▸ **TASK STATEMENT**:
Identify and copy all lines of the material where the string "joints" is found.

▸ **GIVEN RECORDS**:
────────────────────

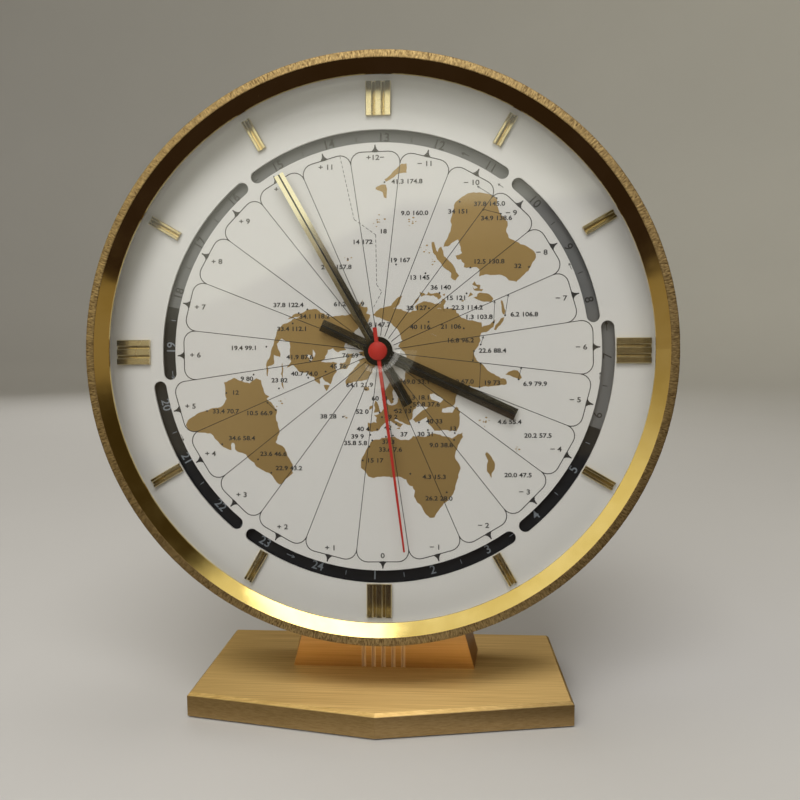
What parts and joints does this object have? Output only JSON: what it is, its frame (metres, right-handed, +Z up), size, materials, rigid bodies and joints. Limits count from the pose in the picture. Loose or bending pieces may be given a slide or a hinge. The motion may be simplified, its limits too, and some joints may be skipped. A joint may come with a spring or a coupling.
{
  "type": "world time clock",
  "caption": "Round brass table clock on a five-sided stand, with a polar world-time dial, curved windows onto a turning hour ring, bar hands and a geared quartz movement.",
  "frame": {"origin": "on the resting face, under the middle of the stand", "axes": "+Z up, the dial looks towards -Y, +X to the right of the dial as it is read"},
  "size_m": [0.25, 0.089, 0.2845],
  "materials": {
    "brushed_brass": "brushed brass",
    "bark_brass": "bark-textured brass",
    "polished_brass": "polished brass",
    "wheel_brass": "cut brass",
    "clear_glass": "clear domed glass",
    "black_rubber": "matte rubber",
    "ring_white": "white lacquer",
    "dial_white": "satin white lacquer with print",
    "hour_ring_print": "light grey and black print",
    "zinc_steel": "zinc-plated steel",
    "red_lacquer": "red lacquer",
    "black_moulding": "black moulded plastic",
    "board_green": "green circuit board",
    "chip_black": "black resin",
    "magnet_grey": "sintered magnet",
    "coil_copper": "copper winding",
    "battery_jacket": "plain dark jacket",
    "contact_spring": "nickel-plated spring steel",
    "cover_paint": "gold-bronze paint",
    "foot_felt": "dark green felt"
  },
  "bodies": {
    "case": {"base_plate": "brushed_brass", "base_felt": "foot_felt", "base_screws": "zinc_steel", "neck": "brushed_brass", "neck_screws": "zinc_steel", "case_drum": "bark_brass", "bezel_ring": "polished_brass", "glass_lens": "clear_glass", "glass_gasket": "black_rubber", "spacer_ring": "ring_white", "dial_plate": "dial_white", "wide_markers": "polished_brass", "slim_markers": "polished_brass", "seat_ring": "zinc_steel", "carrier_posts": "wheel_brass", "carrier_screws": "zinc_steel", "carrier_plate": "zinc_steel", "stack_pillars": "wheel_brass", "ring_bridge": "wheel_brass", "bridge_posts": "wheel_brass", "ring_clip": "contact_spring", "minute_post": "zinc_steel", "train_bridge": "wheel_brass", "train_plate": "wheel_brass", "train_pillars": "wheel_brass", "stator_core": "zinc_steel", "drive_coil": "coil_copper", "movement_housing": "black_moulding", "housing_screws": "zinc_steel", "circuit_board": "board_green", "control_chip": "chip_black", "quartz_can": "contact_spring", "battery": "battery_jacket", "spring_contact": "contact_spring", "strip_contact": "contact_spring", "back_cover": "cover_paint", "cover_screws": "zinc_steel", "hinge_pin": "zinc_steel"},
    "second_train": {"second_arbor": "wheel_brass", "second_hand": "red_lacquer", "hand_cap": "red_lacquer"},
    "minute_train": {"cannon_pinion": "wheel_brass", "minute_hand": "polished_brass"},
    "hour_train": {"hour_wheel": "wheel_brass", "hour_pinion": "wheel_brass", "hour_hand": "polished_brass"},
    "reverser": {"minute_wheel": "wheel_brass"},
    "transfer": {"transfer_wheel": "wheel_brass", "transfer_pinion": "wheel_brass", "transfer_arbor": "zinc_steel"},
    "hour_disc": {"ring_wheel": "wheel_brass", "hour_ring": "hour_ring_print"},
    "setter": {"setting_shaft": "zinc_steel", "setting_pinion": "wheel_brass", "setting_knob": "black_moulding"},
    "step_train": {"step_wheel": "wheel_brass"},
    "rotor": {"rotor_pinion": "black_moulding", "rotor_magnet": "magnet_grey"},
    "hatch": {"battery_hatch": "black_moulding"}
  },
  "joints": [
    {"name": "minute_spin", "type": "hinge", "parent": "case", "child": "minute_train", "pos_m": [0, -0.0075, 0.1588], "axis": [0, 0.9969, -0.0785], "continuous": true},
    {"name": "hour_spin", "type": "hinge", "parent": "case", "child": "hour_train", "pos_m": [0, -0.0075, 0.1588], "axis": [0, 0.9969, -0.0785], "continuous": true},
    {"name": "reverser_spin", "type": "hinge", "parent": "case", "child": "reverser", "pos_m": [0, -0.00844, 0.14684], "axis": [0, 0.9969, -0.0785], "continuous": true},
    {"name": "transfer_spin", "type": "hinge", "parent": "case", "child": "transfer", "pos_m": [-0.0105, -0.0075, 0.1588], "axis": [0, 0.9969, -0.0785], "continuous": true},
    {"name": "disc_spin", "type": "hinge", "parent": "case", "child": "hour_disc", "pos_m": [0, -0.0075, 0.1588], "axis": [0, 0.9969, -0.0785], "continuous": true},
    {"name": "setter_spin", "type": "hinge", "parent": "case", "child": "setter", "pos_m": [-0.0041, -0.00933, 0.1356], "axis": [0, 0.9969, -0.0785], "continuous": true},
    {"name": "second_spin", "type": "hinge", "parent": "case", "child": "second_train", "pos_m": [0, -0.0075, 0.1588], "axis": [0, 0.9969, -0.0785], "continuous": true},
    {"name": "step_spin", "type": "hinge", "parent": "case", "child": "step_train", "pos_m": [0.00758, -0.00716, 0.16316], "axis": [0, 0.9969, -0.0785], "continuous": true},
    {"name": "rotor_spin", "type": "hinge", "parent": "case", "child": "rotor", "pos_m": [0.00458, -0.00675, 0.16834], "axis": [0, 0.9969, -0.0785], "continuous": true},
    {"name": "hatch_hinge", "type": "hinge", "parent": "case", "child": "hatch", "pos_m": [0, 0.03098, 0.0933], "axis": [-1, 0, 0], "range_deg": [0, 100]}
  ],
  "couplings": [
    {"joint": "hour_spin", "follows": "minute_spin", "ratio": 0.083333},
    {"joint": "reverser_spin", "follows": "minute_spin", "ratio": -0.33333},
    {"joint": "transfer_spin", "follows": "minute_spin", "ratio": -0.055556},
    {"joint": "disc_spin", "follows": "minute_spin", "ratio": 0.041667},
    {"joint": "setter_spin", "follows": "minute_spin", "ratio": 1},
    {"joint": "step_spin", "follows": "second_spin", "ratio": -6},
    {"joint": "rotor_spin", "follows": "second_spin", "ratio": 30}
  ]
}
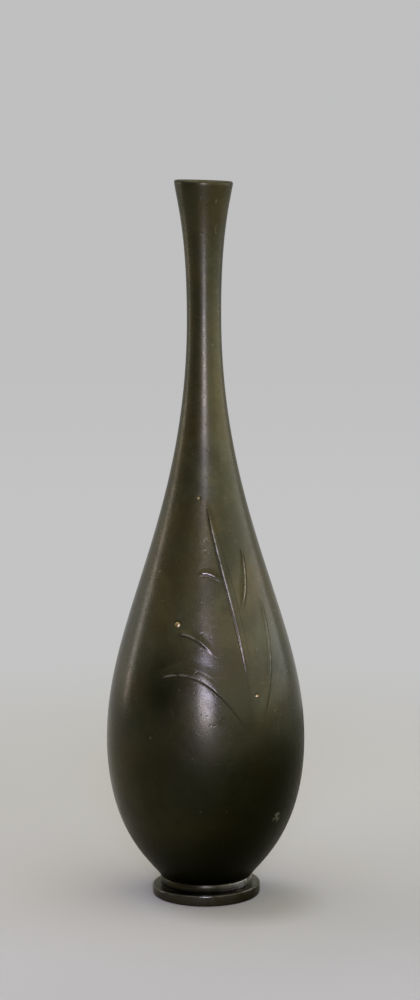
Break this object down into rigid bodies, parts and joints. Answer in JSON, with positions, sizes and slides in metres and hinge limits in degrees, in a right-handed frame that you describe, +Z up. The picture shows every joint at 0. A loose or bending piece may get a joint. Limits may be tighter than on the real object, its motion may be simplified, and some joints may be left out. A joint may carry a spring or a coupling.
{
  "type": "bottle vase",
  "caption": "Slender bronze bottle vase: drop-shaped body, long narrow neck with flared mouth, moulded foot ring, patinated, with small gilt inlays.",
  "frame": {"origin": "centre of the flat underside of the foot ring, on the surface that the vase stands on", "axes": "+Z up along the vase's axis, -Y towards the front with the gilt drops, +X to the right"},
  "size_m": [0.0832, 0.0832, 0.3],
  "materials": {
    "patinated_bronze": "satin dark olive-brown patina, waxed",
    "foot_bronze": "satin dark brown patina, waxed",
    "plate_bronze": "matte brown, as cast and filed",
    "plug_bronze": "satin green-brown patina",
    "solder": "dull yellow hard solder",
    "gilt": "polished gold"
  },
  "bodies": {
    "root": {"body": "patinated_bronze", "neck": "patinated_bronze", "neck_solder_ring": "solder", "foot_ring": "foot_bronze", "foot_solder_ring": "solder", "base_plate": "plate_bronze", "base_solder_fillet": "solder", "low_core_plug_1": "plug_bronze", "low_core_plug_2": "plug_bronze", "low_core_plug_3": "plug_bronze", "high_core_plug_1": "plug_bronze", "high_core_plug_2": "plug_bronze", "high_core_plug_3": "plug_bronze", "gilt_drop_1": "gilt", "gilt_drop_2": "gilt", "gilt_drop_3": "gilt"}
  },
  "joints": []
}
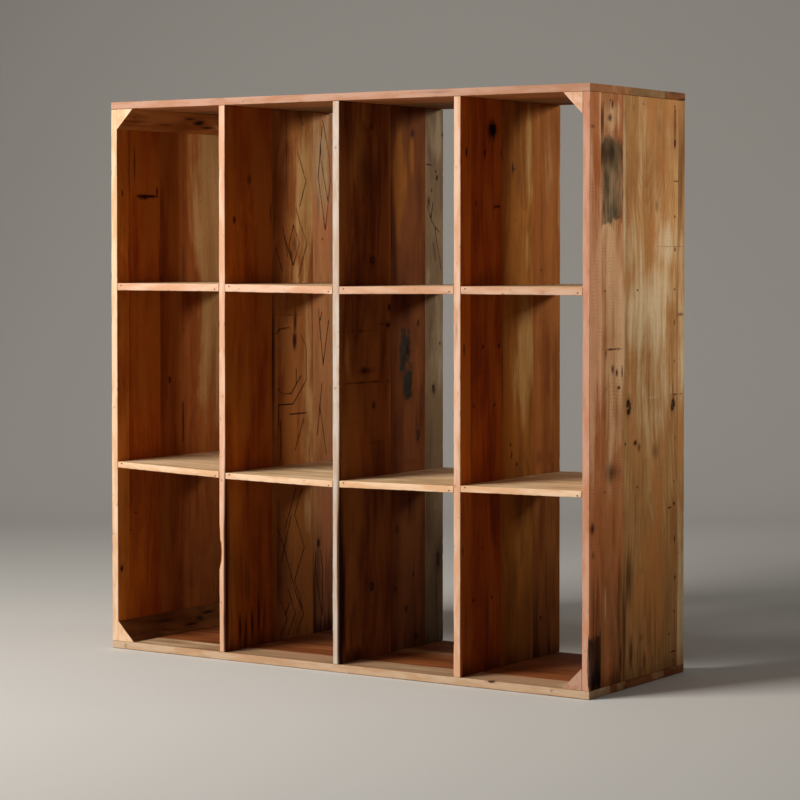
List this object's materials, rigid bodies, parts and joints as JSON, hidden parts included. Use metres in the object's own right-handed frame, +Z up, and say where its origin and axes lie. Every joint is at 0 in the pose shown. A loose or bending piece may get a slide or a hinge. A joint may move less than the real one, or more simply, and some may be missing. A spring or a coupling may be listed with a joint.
{
  "type": "cubby bookcase",
  "caption": "Free-standing open-backed bookcase of glued-up reclaimed boards, with square cubbies between nailed uprights and short shelves, and a triangular block in each outer corner.",
  "frame": {"origin": "on the floor, at the middle of the footprint", "axes": "+Z up to the top panel; -Y out of the front edges, with the cubbies open along Y; +X to the right seen from the front"},
  "size_m": [1.372, 0.46, 1.372],
  "materials": {
    "pale_board": "bare, bleached and worn",
    "tan_board": "bare, aged",
    "pink_board": "bare, aged",
    "red_brown_board": "bare, aged dark",
    "dark_brown_board": "bare, aged dark",
    "olive_board": "bare, aged",
    "grey_board": "bare, weathered grey",
    "nail_steel": "dull, lightly rusted"
  },
  "bodies": {
    "root": {"left_side_board_1": "tan_board", "left_side_board_2": "red_brown_board", "left_side_board_3": "dark_brown_board", "left_side_board_4": "olive_board", "divider_1_board_1": "red_brown_board", "divider_1_board_2": "tan_board", "divider_1_board_3": "pink_board", "divider_2_board_1": "dark_brown_board", "divider_2_board_2": "red_brown_board", "divider_2_board_3": "grey_board", "divider_3_board_1": "red_brown_board", "divider_3_board_2": "red_brown_board", "divider_3_board_3": "olive_board", "divider_3_board_4": "tan_board", "right_side_board_1": "red_brown_board", "right_side_board_2": "grey_board", "right_side_board_3": "tan_board", "right_side_board_4": "pink_board", "top_board_1": "pink_board", "top_board_2": "dark_brown_board", "top_board_3": "tan_board", "bottom_board_1": "pale_board", "bottom_board_2": "red_brown_board", "bottom_board_3": "dark_brown_board", "bottom_board_4": "tan_board", "upper_shelf_1_board_1": "pale_board", "upper_shelf_1_board_2": "tan_board", "upper_shelf_1_board_3": "dark_brown_board", "upper_shelf_2_board_1": "pale_board", "upper_shelf_2_board_2": "pink_board", "upper_shelf_2_board_3": "tan_board", "upper_shelf_3_board_1": "pale_board", "upper_shelf_3_board_2": "tan_board", "upper_shelf_3_board_3": "olive_board", "upper_shelf_4_board_1": "pale_board", "upper_shelf_4_board_2": "pale_board", "upper_shelf_4_board_3": "tan_board", "lower_shelf_1_board_1": "pale_board", "lower_shelf_1_board_2": "tan_board", "lower_shelf_1_board_3": "olive_board", "lower_shelf_2_board_1": "pale_board", "lower_shelf_2_board_2": "tan_board", "lower_shelf_2_board_3": "tan_board", "lower_shelf_3_board_1": "pale_board", "lower_shelf_3_board_2": "pale_board", "lower_shelf_3_board_3": "tan_board", "lower_shelf_4_board_1": "pale_board", "lower_shelf_4_board_2": "pale_board", "lower_shelf_4_board_3": "tan_board", "corner_block_top_left": "pale_board", "corner_block_top_right": "pale_board", "corner_block_bottom_left": "pale_board", "corner_block_bottom_right": "pale_board", "top_panel_nails": "nail_steel", "bottom_panel_nails": "nail_steel", "left_side_nails": "nail_steel", "right_side_nails": "nail_steel", "corner_block_nails": "nail_steel", "upper_shelf_toe_nails": "nail_steel", "lower_shelf_toe_nails": "nail_steel"}
  },
  "joints": []
}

────────────────────

▸ **CORRECT ANSWER**:
What parts and joints does this object have? Output only JSON: what it is, its frame (metres, right-handed, +Z up), size, materials, rigid bodies and joints. Limits count from the pose in the picture. Loose or bending pieces may be given a slide or a hinge. The motion may be simplified, its limits too, and some joints may be skipped. A joint may come with a spring or a coupling.
  "joints": [
Break this object down into rigid bodies, parts and joints. Answer in JSON, with positions, sizes and slides in metres and hinge limits in degrees, in a right-handed frame that you describe, +Z up. The picture shows every joint at 0. A loose or bending piece may get a joint. Limits may be tighter than on the real object, its motion may be simplified, and some joints may be left out. A joint may carry a spring or a coupling.
  "joints": []
List this object's materials, rigid bodies, parts and joints as JSON, hidden parts included. Use metres in the object's own right-handed frame, +Z up, and say where its origin and axes lie. Every joint is at 0 in the pose shown. A loose or bending piece may get a slide or a hinge. A joint may move less than the real one, or more simply, and some may be missing. A spring or a coupling may be listed with a joint.
  "joints": []